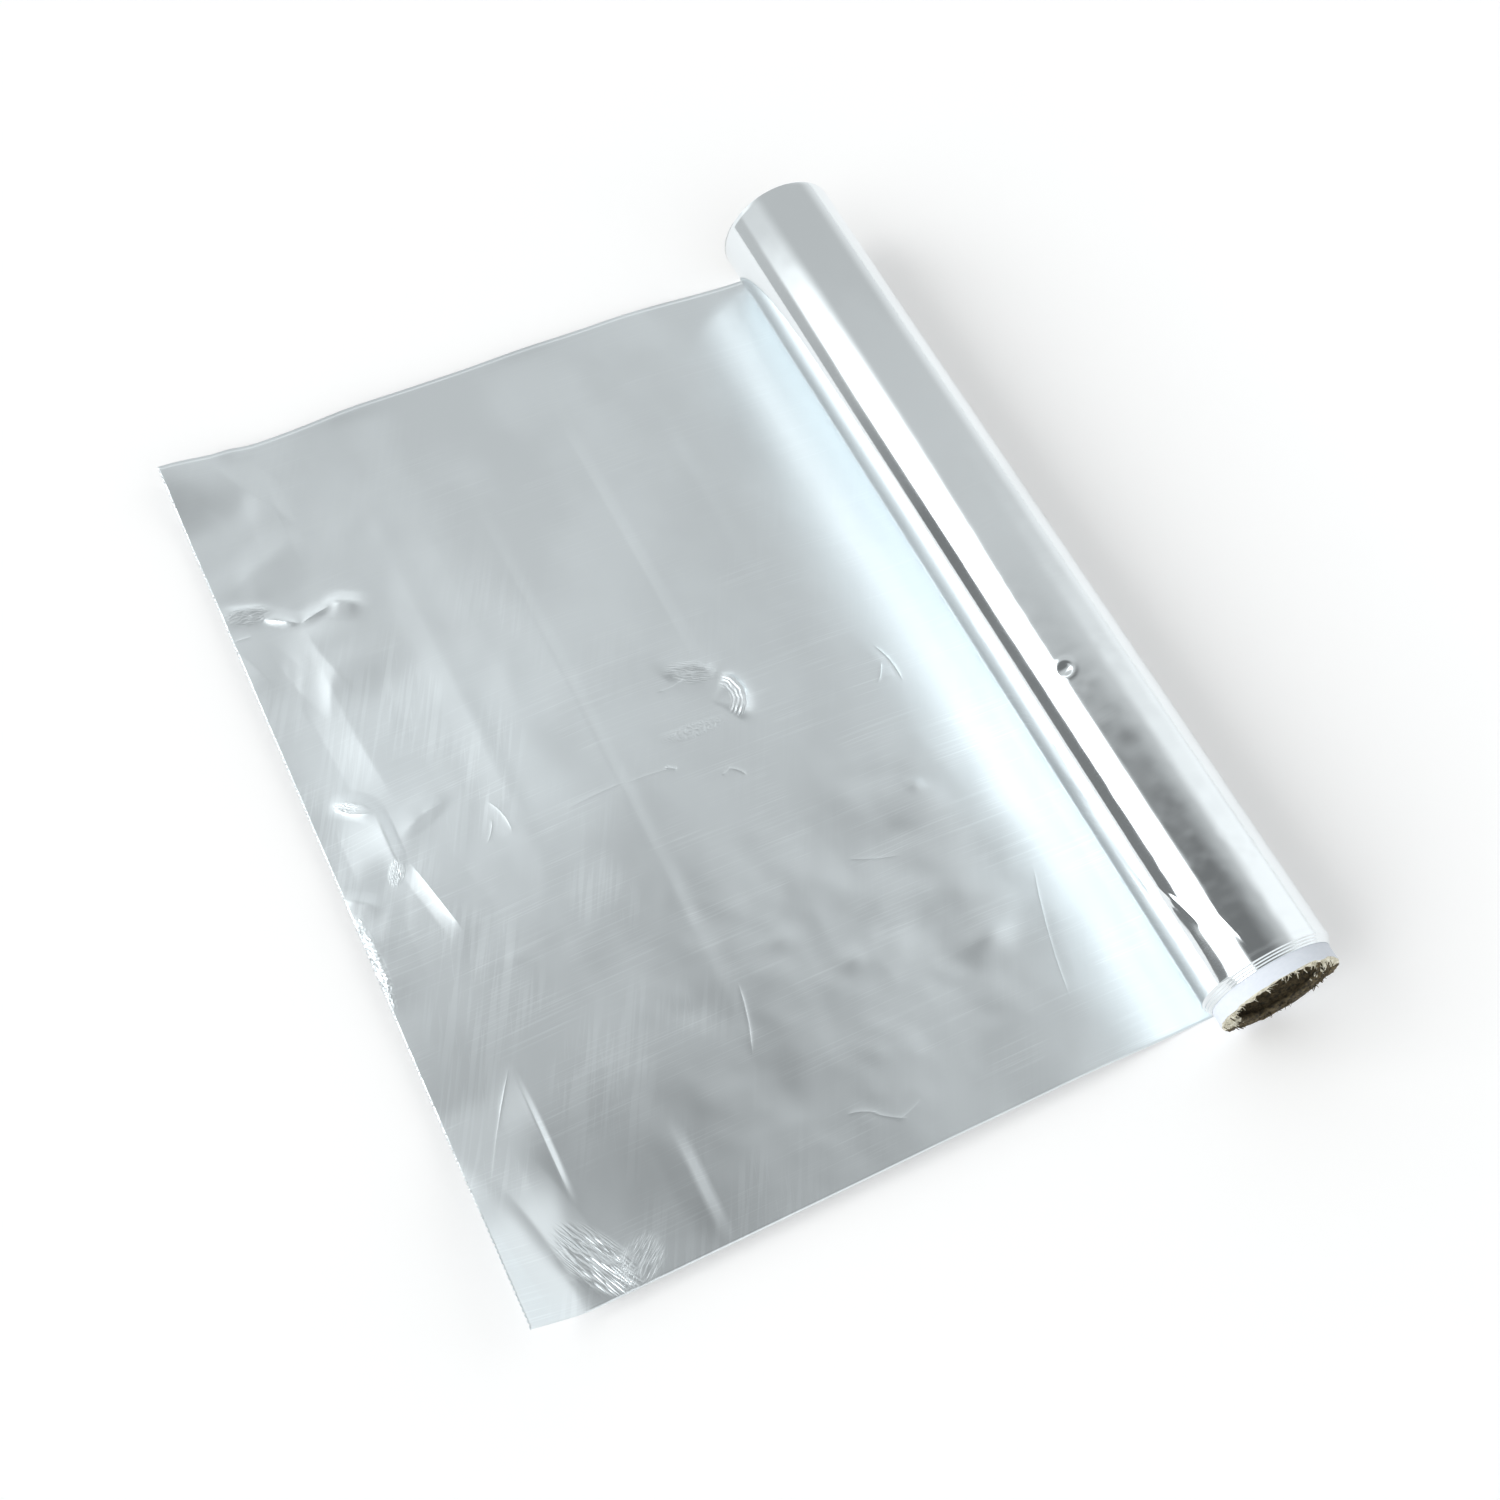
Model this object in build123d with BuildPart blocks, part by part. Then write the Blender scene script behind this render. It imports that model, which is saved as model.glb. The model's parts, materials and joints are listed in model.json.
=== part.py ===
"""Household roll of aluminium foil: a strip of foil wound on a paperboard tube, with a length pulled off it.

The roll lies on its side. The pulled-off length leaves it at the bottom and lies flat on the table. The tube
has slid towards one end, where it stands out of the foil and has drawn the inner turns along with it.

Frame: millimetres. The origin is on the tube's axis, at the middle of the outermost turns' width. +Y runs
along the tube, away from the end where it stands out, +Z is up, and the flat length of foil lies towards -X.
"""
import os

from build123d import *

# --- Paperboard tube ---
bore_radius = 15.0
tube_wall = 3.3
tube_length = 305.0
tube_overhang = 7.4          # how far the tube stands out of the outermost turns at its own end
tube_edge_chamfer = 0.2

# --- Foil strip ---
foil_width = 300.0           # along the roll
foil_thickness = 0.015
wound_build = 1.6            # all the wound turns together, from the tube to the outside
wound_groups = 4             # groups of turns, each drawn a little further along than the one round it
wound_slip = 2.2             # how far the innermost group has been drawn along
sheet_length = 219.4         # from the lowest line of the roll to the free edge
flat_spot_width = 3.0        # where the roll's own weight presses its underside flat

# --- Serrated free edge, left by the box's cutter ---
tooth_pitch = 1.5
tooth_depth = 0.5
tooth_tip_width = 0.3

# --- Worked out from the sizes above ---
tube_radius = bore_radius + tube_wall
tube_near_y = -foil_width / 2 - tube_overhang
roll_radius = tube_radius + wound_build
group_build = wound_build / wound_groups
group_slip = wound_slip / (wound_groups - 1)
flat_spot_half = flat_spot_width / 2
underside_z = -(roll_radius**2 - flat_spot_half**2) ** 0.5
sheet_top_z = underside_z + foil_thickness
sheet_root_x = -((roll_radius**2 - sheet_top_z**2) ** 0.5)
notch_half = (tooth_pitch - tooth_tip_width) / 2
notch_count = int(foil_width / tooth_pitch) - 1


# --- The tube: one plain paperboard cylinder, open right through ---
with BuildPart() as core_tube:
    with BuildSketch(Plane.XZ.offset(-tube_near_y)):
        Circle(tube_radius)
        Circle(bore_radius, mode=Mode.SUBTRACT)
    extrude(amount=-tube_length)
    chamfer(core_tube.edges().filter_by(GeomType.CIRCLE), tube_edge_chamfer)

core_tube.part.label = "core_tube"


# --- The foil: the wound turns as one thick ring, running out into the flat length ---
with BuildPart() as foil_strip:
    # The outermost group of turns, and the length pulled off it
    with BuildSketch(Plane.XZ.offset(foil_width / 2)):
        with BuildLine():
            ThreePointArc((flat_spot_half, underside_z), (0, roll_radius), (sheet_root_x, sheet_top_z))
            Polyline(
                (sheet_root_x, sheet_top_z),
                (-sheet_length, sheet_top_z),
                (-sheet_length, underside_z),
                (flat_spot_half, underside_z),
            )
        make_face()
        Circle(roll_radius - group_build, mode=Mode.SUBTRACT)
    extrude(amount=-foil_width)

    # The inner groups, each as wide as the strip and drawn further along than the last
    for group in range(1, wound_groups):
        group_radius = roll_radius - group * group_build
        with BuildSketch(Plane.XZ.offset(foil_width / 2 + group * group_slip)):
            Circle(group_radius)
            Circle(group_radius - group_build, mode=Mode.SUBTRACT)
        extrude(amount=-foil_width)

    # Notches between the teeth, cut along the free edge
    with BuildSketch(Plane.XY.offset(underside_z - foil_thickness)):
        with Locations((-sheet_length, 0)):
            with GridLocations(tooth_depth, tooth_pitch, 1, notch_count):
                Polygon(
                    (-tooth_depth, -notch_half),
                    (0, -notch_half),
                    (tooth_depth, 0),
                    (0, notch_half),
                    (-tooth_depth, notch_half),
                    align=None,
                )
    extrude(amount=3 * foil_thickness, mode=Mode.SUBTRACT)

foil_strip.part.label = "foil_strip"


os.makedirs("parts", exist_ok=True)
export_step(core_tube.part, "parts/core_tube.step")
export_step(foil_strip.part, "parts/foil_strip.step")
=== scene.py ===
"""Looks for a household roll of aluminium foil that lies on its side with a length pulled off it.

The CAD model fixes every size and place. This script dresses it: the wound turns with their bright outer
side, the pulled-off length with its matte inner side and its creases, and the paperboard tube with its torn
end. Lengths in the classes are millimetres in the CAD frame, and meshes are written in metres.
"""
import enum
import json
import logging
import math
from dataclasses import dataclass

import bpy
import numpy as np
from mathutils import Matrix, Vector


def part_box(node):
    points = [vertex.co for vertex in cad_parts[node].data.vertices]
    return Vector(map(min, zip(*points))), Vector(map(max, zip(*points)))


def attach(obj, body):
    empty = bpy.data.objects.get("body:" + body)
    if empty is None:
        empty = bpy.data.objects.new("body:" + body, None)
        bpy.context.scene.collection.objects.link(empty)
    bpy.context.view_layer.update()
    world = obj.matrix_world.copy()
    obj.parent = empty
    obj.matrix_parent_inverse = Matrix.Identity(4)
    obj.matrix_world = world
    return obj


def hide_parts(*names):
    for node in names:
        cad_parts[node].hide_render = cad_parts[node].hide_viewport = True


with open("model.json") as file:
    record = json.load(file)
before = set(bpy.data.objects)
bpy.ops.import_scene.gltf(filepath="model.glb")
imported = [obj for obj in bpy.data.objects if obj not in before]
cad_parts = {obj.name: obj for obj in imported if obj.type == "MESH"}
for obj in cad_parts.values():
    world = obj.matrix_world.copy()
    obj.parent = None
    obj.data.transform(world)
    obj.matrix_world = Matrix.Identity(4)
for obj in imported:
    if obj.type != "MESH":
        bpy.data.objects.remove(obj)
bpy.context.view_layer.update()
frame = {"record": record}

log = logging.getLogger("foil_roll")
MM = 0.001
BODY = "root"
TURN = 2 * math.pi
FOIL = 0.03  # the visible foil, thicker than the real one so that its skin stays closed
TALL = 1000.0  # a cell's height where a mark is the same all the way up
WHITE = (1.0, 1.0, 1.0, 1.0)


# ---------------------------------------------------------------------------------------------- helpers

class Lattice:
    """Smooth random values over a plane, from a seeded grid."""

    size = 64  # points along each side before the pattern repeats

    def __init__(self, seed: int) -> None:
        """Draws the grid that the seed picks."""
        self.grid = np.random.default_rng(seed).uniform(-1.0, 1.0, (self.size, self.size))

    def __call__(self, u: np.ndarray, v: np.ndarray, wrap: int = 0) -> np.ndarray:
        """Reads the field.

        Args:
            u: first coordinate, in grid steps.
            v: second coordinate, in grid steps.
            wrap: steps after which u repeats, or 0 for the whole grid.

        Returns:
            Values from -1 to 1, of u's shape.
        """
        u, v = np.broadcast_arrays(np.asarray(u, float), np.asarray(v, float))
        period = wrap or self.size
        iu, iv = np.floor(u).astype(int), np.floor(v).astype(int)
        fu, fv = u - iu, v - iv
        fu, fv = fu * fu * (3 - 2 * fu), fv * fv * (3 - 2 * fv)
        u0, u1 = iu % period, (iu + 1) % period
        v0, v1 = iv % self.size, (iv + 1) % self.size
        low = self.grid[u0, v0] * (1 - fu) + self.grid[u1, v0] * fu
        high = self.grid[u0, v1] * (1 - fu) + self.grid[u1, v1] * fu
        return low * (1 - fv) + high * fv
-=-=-
▶ [Required work]
Only the lines from the one containing "extrude(amount=3 * foil_thickness, mode=Mode.SUBTRACT)" to the one containing "zip(*points))), Vector(map(max, zip(*points)))" are to be printed, both ends included, exactly as written.

▶ [Full solution]
    extrude(amount=3 * foil_thickness, mode=Mode.SUBTRACT)

foil_strip.part.label = "foil_strip"


os.makedirs("parts", exist_ok=True)
export_step(core_tube.part, "parts/core_tube.step")
export_step(foil_strip.part, "parts/foil_strip.step")
=== scene.py ===
"""Looks for a household roll of aluminium foil that lies on its side with a length pulled off it.

The CAD model fixes every size and place. This script dresses it: the wound turns with their bright outer
side, the pulled-off length with its matte inner side and its creases, and the paperboard tube with its torn
end. Lengths in the classes are millimetres in the CAD frame, and meshes are written in metres.
"""
import enum
import json
import logging
import math
from dataclasses import dataclass

import bpy
import numpy as np
from mathutils import Matrix, Vector


def part_box(node):
    points = [vertex.co for vertex in cad_parts[node].data.vertices]
    return Vector(map(min, zip(*points))), Vector(map(max, zip(*points)))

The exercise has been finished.